§ Task goal: In full and without deviation, write out the entries that follow.
[Start of Available data]
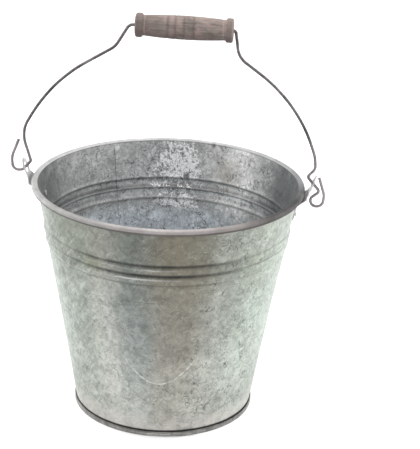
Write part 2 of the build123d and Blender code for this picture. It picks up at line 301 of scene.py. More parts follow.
class Graph:
    """The nodes of a new material or world: each method adds nodes and gives back an output."""

    def __init__(self, owner):
        owner.use_nodes = True
        self.owner = owner
        self.tree = owner.node_tree
        self.tree.nodes.clear()
        self.places = self.node("ShaderNodeTexCoord").outputs
        self.at = self.places["Object"]

    def put(self, socket, value):
        if isinstance(value, bpy.types.NodeSocket):
            self.tree.links.new(value, socket)
        elif value is not None:
            socket.default_value = value

    def node(self, kind, inputs=None, **settings):
        made = self.tree.nodes.new(kind)
        for name, value in settings.items():
            setattr(made, name, value)
        for name, value in (inputs or {}).items():
            self.put(made.inputs[name], value)
        return made

    def calc(self, operation, a, b=None):
        return self.node("ShaderNodeMath", {0: a, 1: b}, operation=operation).outputs[0]

    def times(self, first, *others):
        for other in others:
            first = self.calc("MULTIPLY", first, other)
        return first

    def plus(self, a, b):
        return self.calc("ADD", a, b)

    def minus(self, a, b):
        return self.calc("SUBTRACT", a, b)

    def most(self, first, *others):
        """The largest of the values."""
        for other in others:
            first = self.calc("MAXIMUM", first, other)
        return first

    def gap(self, value, centre):
        """How far value is from centre, either way."""
        return self.calc("ABSOLUTE", self.minus(value, centre))

    def sway(self, grain, width):
        """A shift to either side: width times how far the grain is above its middle value."""
        return self.times(self.minus(grain, 0.5), width)

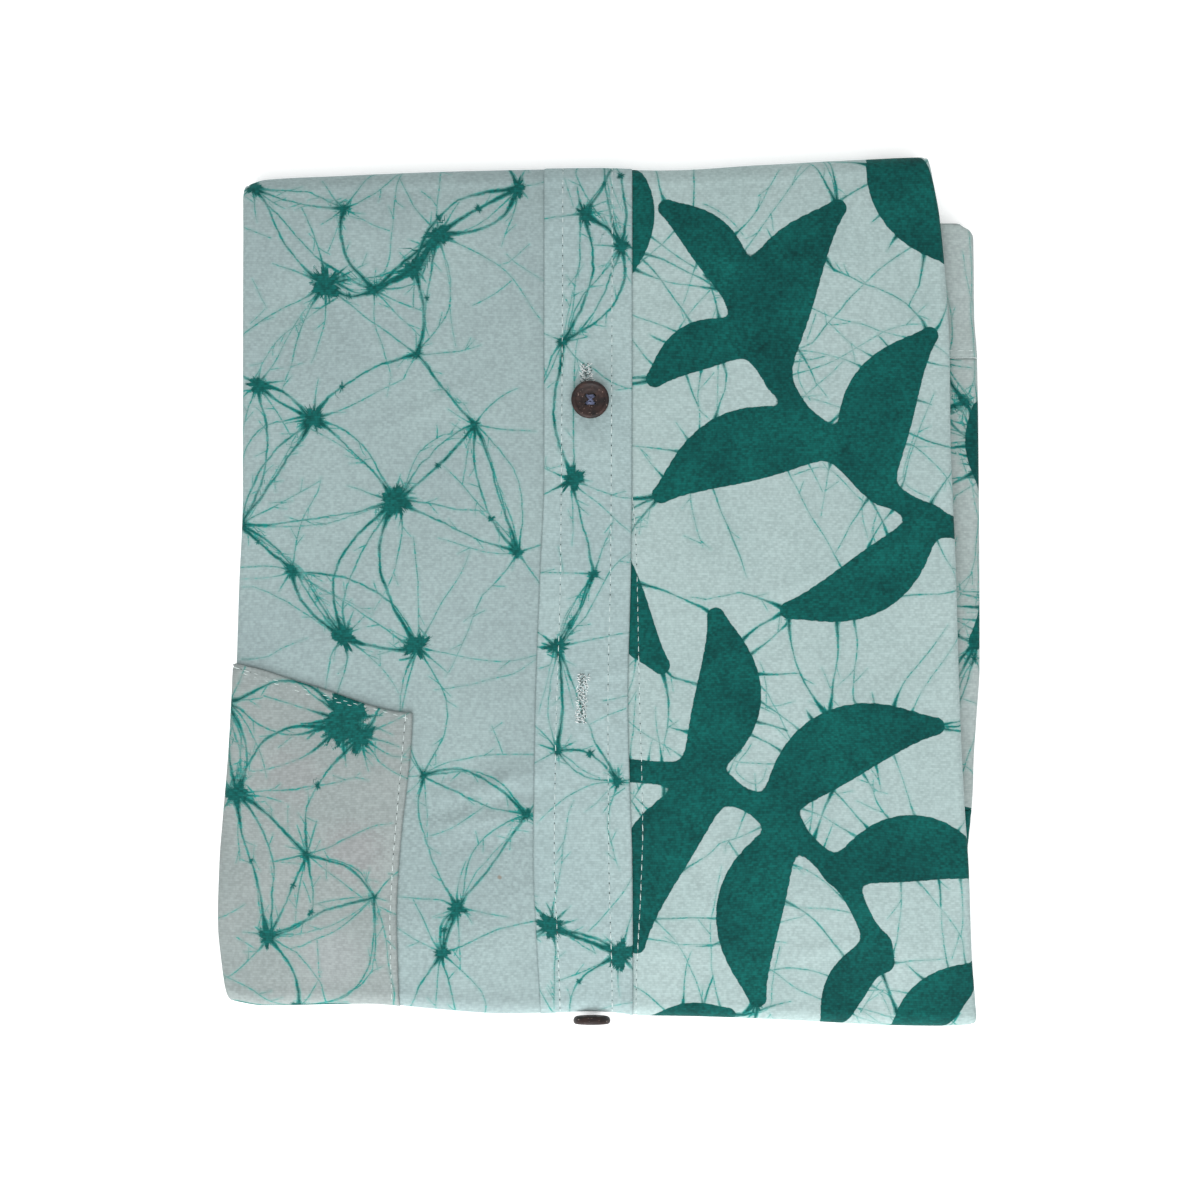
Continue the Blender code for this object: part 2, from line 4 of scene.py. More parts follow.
import bpy
import numpy as np
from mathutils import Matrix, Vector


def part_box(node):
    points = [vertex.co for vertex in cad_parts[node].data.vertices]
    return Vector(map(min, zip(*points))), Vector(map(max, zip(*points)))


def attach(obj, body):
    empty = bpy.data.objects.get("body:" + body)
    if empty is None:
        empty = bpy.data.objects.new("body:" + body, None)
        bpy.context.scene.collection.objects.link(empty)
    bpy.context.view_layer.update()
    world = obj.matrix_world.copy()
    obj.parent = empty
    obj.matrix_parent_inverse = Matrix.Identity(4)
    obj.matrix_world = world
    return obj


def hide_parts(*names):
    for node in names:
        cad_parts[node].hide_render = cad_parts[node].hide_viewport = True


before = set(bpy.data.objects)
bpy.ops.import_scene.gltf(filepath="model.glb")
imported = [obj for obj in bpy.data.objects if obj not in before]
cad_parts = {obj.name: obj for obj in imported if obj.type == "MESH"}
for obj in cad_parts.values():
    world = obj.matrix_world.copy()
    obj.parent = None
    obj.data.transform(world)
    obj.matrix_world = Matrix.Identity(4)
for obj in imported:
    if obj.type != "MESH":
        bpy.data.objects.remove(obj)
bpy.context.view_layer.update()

# A batik shirt folded in thirds, upside down. Sizes are millimetres until a mesh is made.

mm = 0.001

# how the flat cloth lies folded, as in the solids

fold = {
    "wall": 0.4,  # the cotton's thickness, a little over the real 0.3 mm, so that an edge shows
    "roll": 2.25,  # radius of the turned long edges
    "turnUnder": 18.0,  # how far the cloth goes on under such an edge
    "lowRadius": 5.5,  # radius of the folded end by the collar
    "highRadius": 6.5,  # radius of the folded end by the tail
    "nominalLow": -136.0,  # y of the tables' two ends, where the folded ends begin
    "nominalHigh": 134.0,
    "hemY": -59.0,  # where the tail part ends underneath
    "chestY": -93.3,  # where the chest part ends underneath
    "bandLift": 1.3,  # placket face above the fronts
    "bandRamp": 4.5,  # width of the slope up to it
}

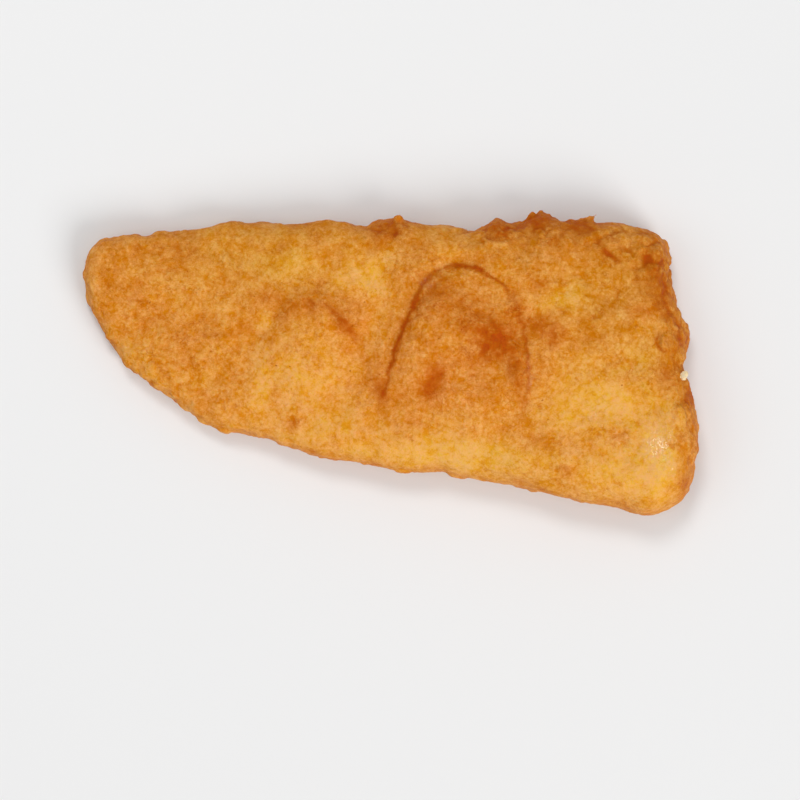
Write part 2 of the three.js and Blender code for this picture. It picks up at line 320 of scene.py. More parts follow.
def addRun(bm, dots, flat):
    # dots joined by closer dots, so that a dab is one lump
    for start, end in zip(dots, dots[1:] + dots[-1:]):
        count = max(1, math.ceil(math.dist(start[:3], end[:3]) / (0.5 * end[3])))
        for i in range(count):
            x, y, z, radius = (a + (b - a) * i / count for a, b in zip(start, end))
            addDot(bm, (x, y, z), radius, (1, 1, flat))


def addPlate(bm, dots, flat):
    plate = bmesh.new()
    for x, y, z, radius in dots:
        addDot(plate, (x, y, z), radius, (1, 1, flat))
    for edge in list(plate.edges):
        plate.edges.remove(edge)
    bmesh.ops.convex_hull(plate, input=plate.verts)
    inside = [point for point in plate.verts if not point.link_faces]
    bmesh.ops.delete(plate, geom=inside, context="VERTS")
    made = bpy.data.meshes.new("plate")
    plate.to_mesh(made)
    plate.free()
    bm.from_mesh(made)
    bpy.data.meshes.remove(made)


def addDabs(mesh, core):
    draw = random.Random(rimDabs["seed"])
    bm = bmesh.new()
    bm.from_mesh(mesh)
    bmesh.ops.remove_doubles(bm, verts=bm.verts, dist=0.01 * mm)
    for dab in dabs:
        add = addRun if dab["kind"] == "run" else addPlate
        add(bm, dab["dots"], dab["flat"])

    # flat dabs that lie on the top
    for x, y, radius, thickness in cheekDabs:
        _, place, normal, _ = core.ray_cast(Vector((x, y, 40)) * mm, Vector((0, 0, -1)))
        turn = normal.to_track_quat("Z", "Y").to_matrix().to_4x4()
        addDot(bm, place / mm, radius, (1, 1, thickness / radius), turn)

    # small dabs all round the rim, each half sunk into the wall that it faces
    for _ in range(rimDabs["count"]):
        angle = draw.uniform(0, math.tau)
        height = draw.uniform(rimDabs["lowest"], rimDabs["highest"])
        reach = filletHigh - filletLow
        outside = Vector((reach.x * math.cos(angle), reach.y * math.sin(angle), height * mm))
        middle = Vector((draw.uniform(-0.35, 0.35) * reach.x, 0, height * mm))
        found, place, normal, _ = core.ray_cast(outside, (middle - outside).normalized())
        radius = draw.uniform(*rimDabs["radius"])
        sides = draw.uniform(*rimDabs["stretch"]), draw.uniform(*rimDabs["stretch"])
        stretch = (*sides, draw.uniform(*rimDabs["flat"]))
        turn = normal.to_track_quat("Z", "Y").to_matrix().to_4x4() if found else None
        if found:
            sunk = radius * stretch[2] * rimDabs["sunk"]
            addDot(bm, place / mm - normal * sunk, radius, stretch, turn)
    bm.to_mesh(mesh)
    bm.free()


# where the crust fried darker or stayed paler: place and half size in mm, turn in degrees; the patch on the
# mound's left flank and the belly shade are painted shade, and the paler head front is partly a painted sheen

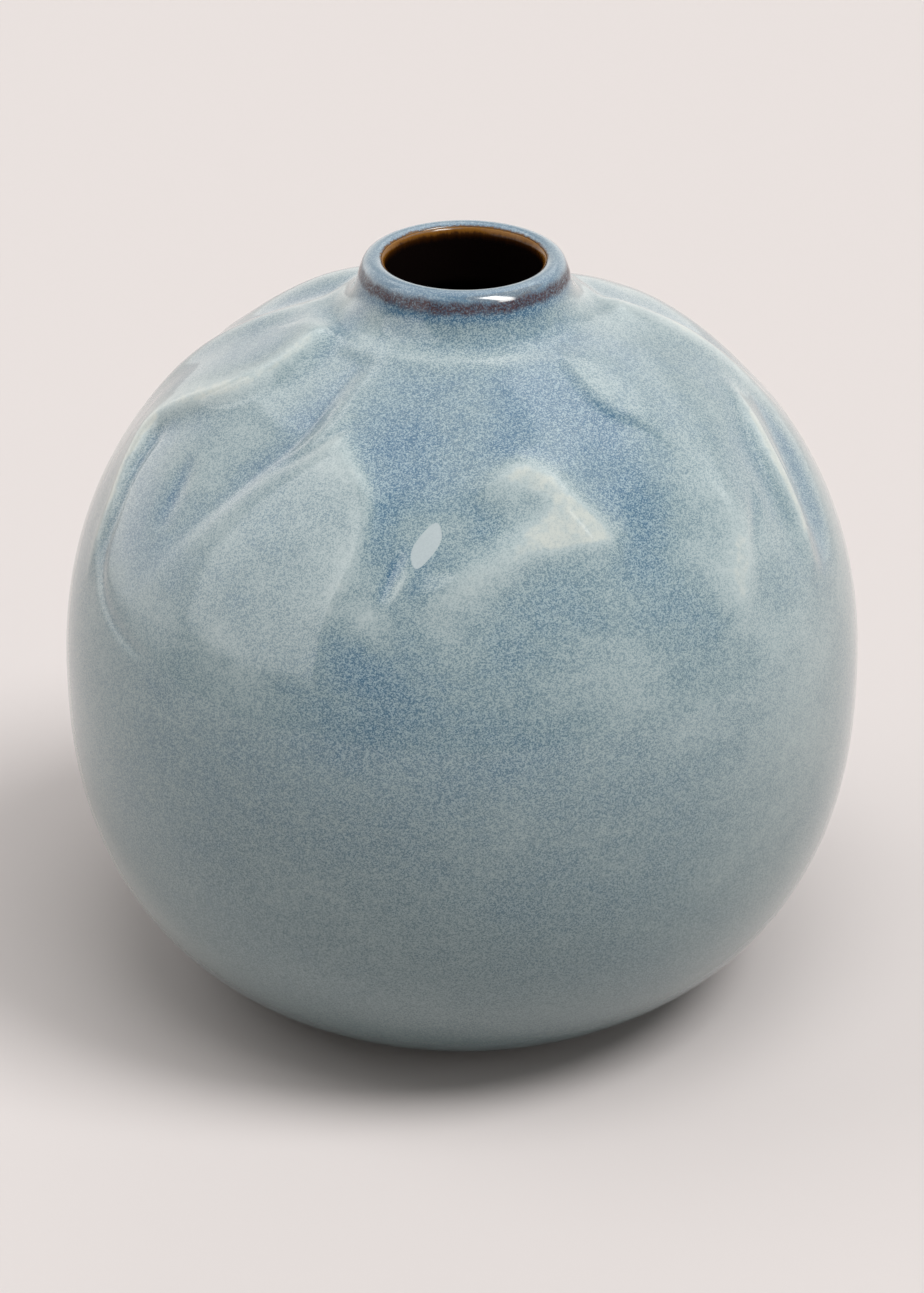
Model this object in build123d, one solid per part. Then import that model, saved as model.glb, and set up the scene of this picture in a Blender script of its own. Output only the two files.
[End of Available data]
§ The result:
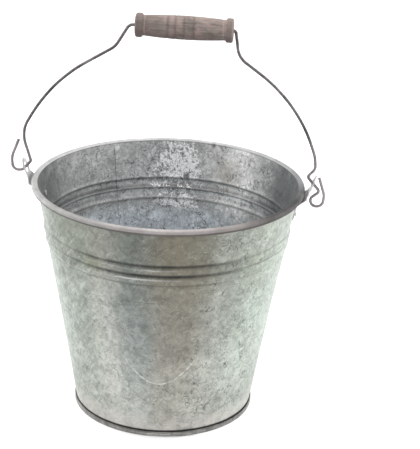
Write part 2 of the build123d and Blender code for this picture. It picks up at line 301 of scene.py. More parts follow.
class Graph:
    """The nodes of a new material or world: each method adds nodes and gives back an output."""

    def __init__(self, owner):
        owner.use_nodes = True
        self.owner = owner
        self.tree = owner.node_tree
        self.tree.nodes.clear()
        self.places = self.node("ShaderNodeTexCoord").outputs
        self.at = self.places["Object"]

    def put(self, socket, value):
        if isinstance(value, bpy.types.NodeSocket):
            self.tree.links.new(value, socket)
        elif value is not None:
            socket.default_value = value

    def node(self, kind, inputs=None, **settings):
        made = self.tree.nodes.new(kind)
        for name, value in settings.items():
            setattr(made, name, value)
        for name, value in (inputs or {}).items():
            self.put(made.inputs[name], value)
        return made

    def calc(self, operation, a, b=None):
        return self.node("ShaderNodeMath", {0: a, 1: b}, operation=operation).outputs[0]

    def times(self, first, *others):
        for other in others:
            first = self.calc("MULTIPLY", first, other)
        return first

    def plus(self, a, b):
        return self.calc("ADD", a, b)

    def minus(self, a, b):
        return self.calc("SUBTRACT", a, b)

    def most(self, first, *others):
        """The largest of the values."""
        for other in others:
            first = self.calc("MAXIMUM", first, other)
        return first

    def gap(self, value, centre):
        """How far value is from centre, either way."""
        return self.calc("ABSOLUTE", self.minus(value, centre))

    def sway(self, grain, width):
        """A shift to either side: width times how far the grain is above its middle value."""
        return self.times(self.minus(grain, 0.5), width)

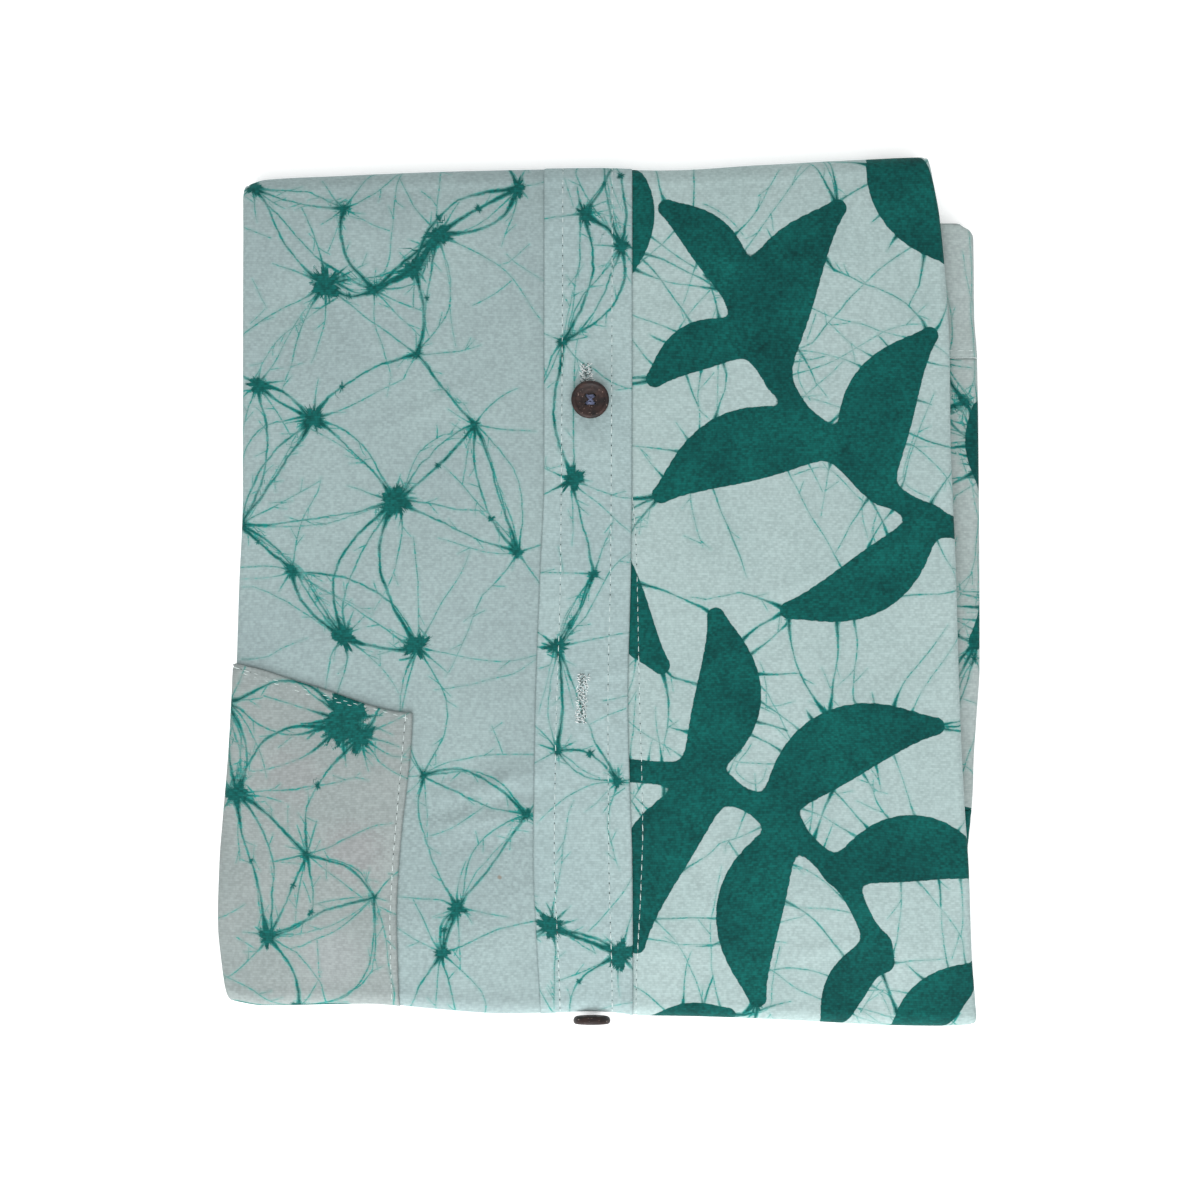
Continue the Blender code for this object: part 2, from line 4 of scene.py. More parts follow.
import bpy
import numpy as np
from mathutils import Matrix, Vector


def part_box(node):
    points = [vertex.co for vertex in cad_parts[node].data.vertices]
    return Vector(map(min, zip(*points))), Vector(map(max, zip(*points)))


def attach(obj, body):
    empty = bpy.data.objects.get("body:" + body)
    if empty is None:
        empty = bpy.data.objects.new("body:" + body, None)
        bpy.context.scene.collection.objects.link(empty)
    bpy.context.view_layer.update()
    world = obj.matrix_world.copy()
    obj.parent = empty
    obj.matrix_parent_inverse = Matrix.Identity(4)
    obj.matrix_world = world
    return obj


def hide_parts(*names):
    for node in names:
        cad_parts[node].hide_render = cad_parts[node].hide_viewport = True


before = set(bpy.data.objects)
bpy.ops.import_scene.gltf(filepath="model.glb")
imported = [obj for obj in bpy.data.objects if obj not in before]
cad_parts = {obj.name: obj for obj in imported if obj.type == "MESH"}
for obj in cad_parts.values():
    world = obj.matrix_world.copy()
    obj.parent = None
    obj.data.transform(world)
    obj.matrix_world = Matrix.Identity(4)
for obj in imported:
    if obj.type != "MESH":
        bpy.data.objects.remove(obj)
bpy.context.view_layer.update()

# A batik shirt folded in thirds, upside down. Sizes are millimetres until a mesh is made.

mm = 0.001

# how the flat cloth lies folded, as in the solids

fold = {
    "wall": 0.4,  # the cotton's thickness, a little over the real 0.3 mm, so that an edge shows
    "roll": 2.25,  # radius of the turned long edges
    "turnUnder": 18.0,  # how far the cloth goes on under such an edge
    "lowRadius": 5.5,  # radius of the folded end by the collar
    "highRadius": 6.5,  # radius of the folded end by the tail
    "nominalLow": -136.0,  # y of the tables' two ends, where the folded ends begin
    "nominalHigh": 134.0,
    "hemY": -59.0,  # where the tail part ends underneath
    "chestY": -93.3,  # where the chest part ends underneath
    "bandLift": 1.3,  # placket face above the fronts
    "bandRamp": 4.5,  # width of the slope up to it
}

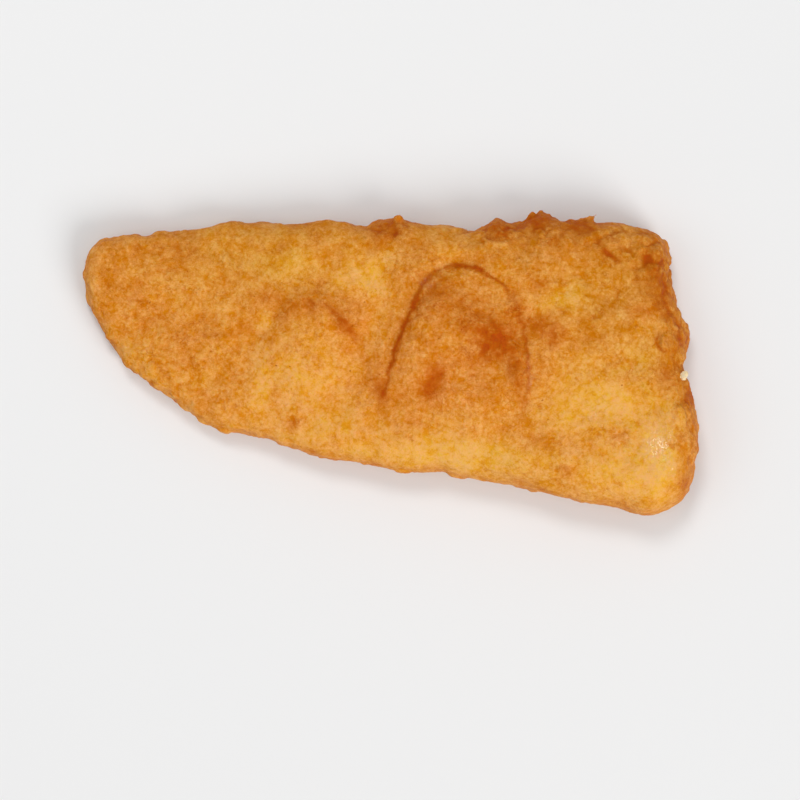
Write part 2 of the three.js and Blender code for this picture. It picks up at line 320 of scene.py. More parts follow.
def addRun(bm, dots, flat):
    # dots joined by closer dots, so that a dab is one lump
    for start, end in zip(dots, dots[1:] + dots[-1:]):
        count = max(1, math.ceil(math.dist(start[:3], end[:3]) / (0.5 * end[3])))
        for i in range(count):
            x, y, z, radius = (a + (b - a) * i / count for a, b in zip(start, end))
            addDot(bm, (x, y, z), radius, (1, 1, flat))


def addPlate(bm, dots, flat):
    plate = bmesh.new()
    for x, y, z, radius in dots:
        addDot(plate, (x, y, z), radius, (1, 1, flat))
    for edge in list(plate.edges):
        plate.edges.remove(edge)
    bmesh.ops.convex_hull(plate, input=plate.verts)
    inside = [point for point in plate.verts if not point.link_faces]
    bmesh.ops.delete(plate, geom=inside, context="VERTS")
    made = bpy.data.meshes.new("plate")
    plate.to_mesh(made)
    plate.free()
    bm.from_mesh(made)
    bpy.data.meshes.remove(made)


def addDabs(mesh, core):
    draw = random.Random(rimDabs["seed"])
    bm = bmesh.new()
    bm.from_mesh(mesh)
    bmesh.ops.remove_doubles(bm, verts=bm.verts, dist=0.01 * mm)
    for dab in dabs:
        add = addRun if dab["kind"] == "run" else addPlate
        add(bm, dab["dots"], dab["flat"])

    # flat dabs that lie on the top
    for x, y, radius, thickness in cheekDabs:
        _, place, normal, _ = core.ray_cast(Vector((x, y, 40)) * mm, Vector((0, 0, -1)))
        turn = normal.to_track_quat("Z", "Y").to_matrix().to_4x4()
        addDot(bm, place / mm, radius, (1, 1, thickness / radius), turn)

    # small dabs all round the rim, each half sunk into the wall that it faces
    for _ in range(rimDabs["count"]):
        angle = draw.uniform(0, math.tau)
        height = draw.uniform(rimDabs["lowest"], rimDabs["highest"])
        reach = filletHigh - filletLow
        outside = Vector((reach.x * math.cos(angle), reach.y * math.sin(angle), height * mm))
        middle = Vector((draw.uniform(-0.35, 0.35) * reach.x, 0, height * mm))
        found, place, normal, _ = core.ray_cast(outside, (middle - outside).normalized())
        radius = draw.uniform(*rimDabs["radius"])
        sides = draw.uniform(*rimDabs["stretch"]), draw.uniform(*rimDabs["stretch"])
        stretch = (*sides, draw.uniform(*rimDabs["flat"]))
        turn = normal.to_track_quat("Z", "Y").to_matrix().to_4x4() if found else None
        if found:
            sunk = radius * stretch[2] * rimDabs["sunk"]
            addDot(bm, place / mm - normal * sunk, radius, stretch, turn)
    bm.to_mesh(mesh)
    bm.free()


# where the crust fried darker or stayed paler: place and half size in mm, turn in degrees; the patch on the
# mound's left flank and the belly shade are painted shade, and the paler head front is partly a painted sheen

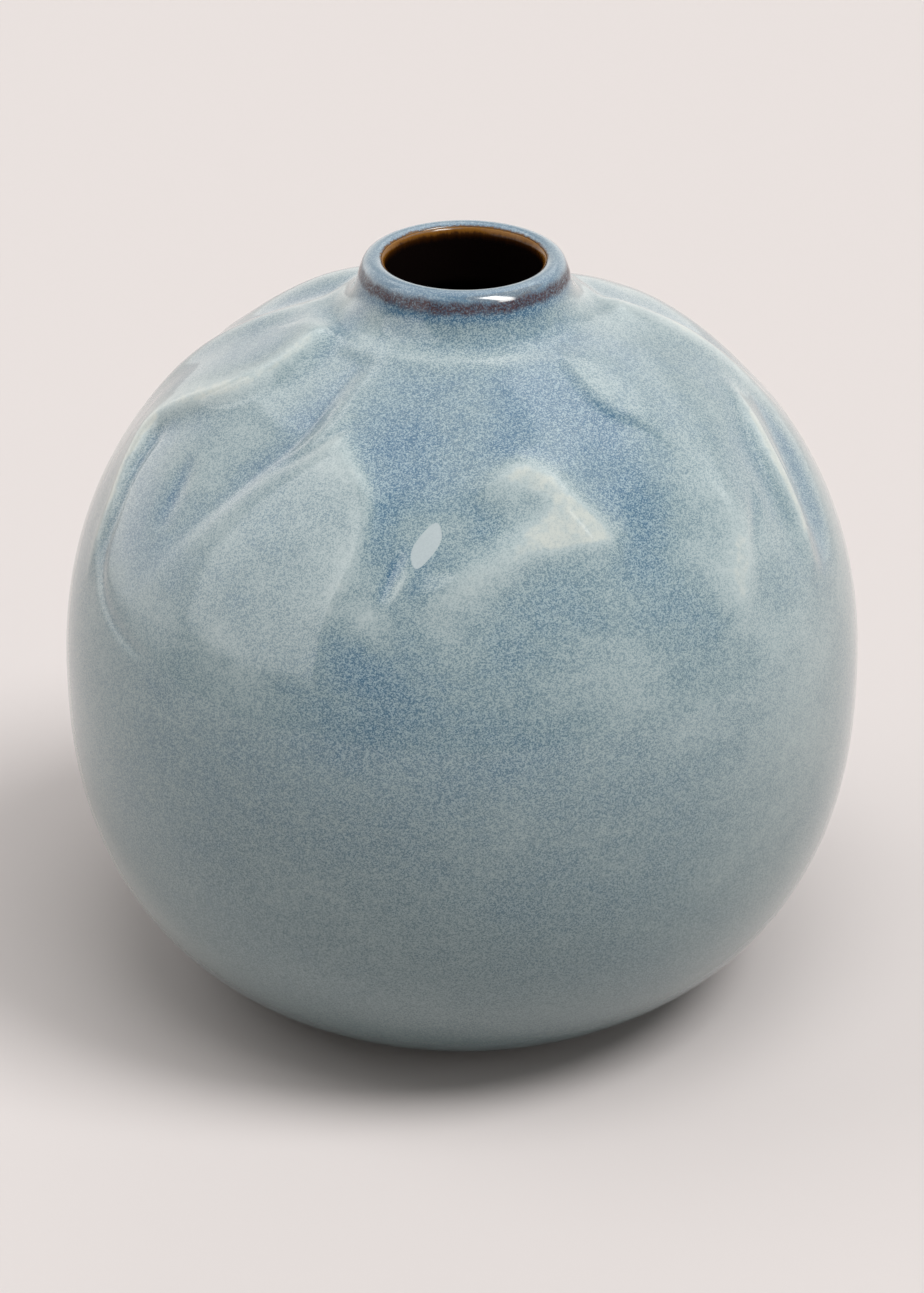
Model this object in build123d, one solid per part. Then import that model, saved as model.glb, and set up the scene of this picture in a Blender script of its own. Output only the two files.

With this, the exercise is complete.